In September 2005 Friends of Hudson began a monthly Speaker Series featuring topics of interest to our members and the public. While some of the events in the series are not directly related to current FoH projects, all are related to our overall mission and goals.
- Community Based Design of Hudson's Waterfront: A Forum with the South Bay Coalition and greater Hudson community residents
- Shaping the Future of Hudson's Waterfront with the South Bay Coalition and featuring Randy Daniels, former Commissioner of the NY Department of State
- Understanding Sprawl with Todd Fabozzi, Capital District Regional Planning Commission
- Everything You Always Wanted to Know about Freedom of Information and Open Meetings Law But Were Afraid to Ask with Robert Freeman, Committee on Open Government
- SEQRA 101 with Jeff Baker, Esq., Young Sommer, LLC
- The Cost of Sprawl with James Sheldon, financial analyst and editor of Little Town Views.
- Alternative Energies for Municipalities: Exploring the Possibilities, a community forum with leading experts in renewable energy technologies.

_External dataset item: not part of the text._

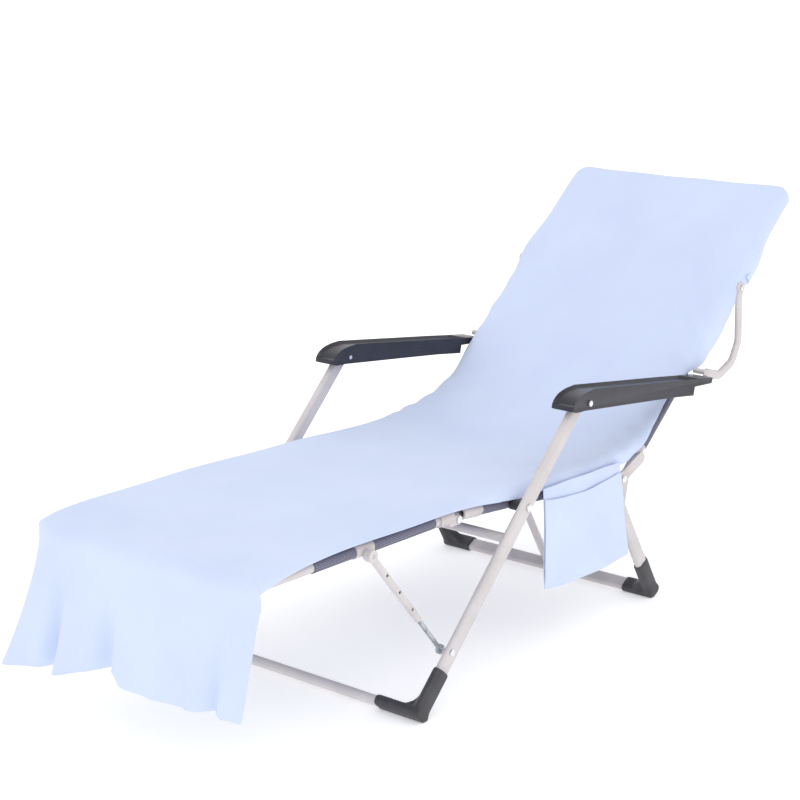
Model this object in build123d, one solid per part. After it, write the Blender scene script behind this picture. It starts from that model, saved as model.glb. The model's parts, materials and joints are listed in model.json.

- Environmental Issues Update, Cosponsored by Hudson River Sloop Clearwater. A forum on currently proposed legislation, management plans and funding priorities in New York State, featuring environmental lobbyists Rob Moore (Executive Director of Environmental Advocates), Willie Janeway (Director of NY Government Relations, The Nature Conservancy) and John Stouffer (Legislative Director, Atlantic Chapter, Sierra Club).
Future Programs (Dates and locations to be confirmed)
- Air Quality and Human Health with Mitchell L. Gaynor, M.D., author of Nurture Nature Nurture Health: Your Health and the Environment (2005).
- Seeing the Farm Landscape in a New Way with Conrad Vispo, the Farmscape Ecology Program.
- The Past, Present and Future of Farming in Columbia County, a panel of Columbia County farmers discussing the role of agriculture in the economy of Columbia County and the value of local produce in our lives.
- Global Warming, with Moisha Blechman, author of SLC: Understanding the Impact, and leader of the Sierra Club's taskforce on global warming.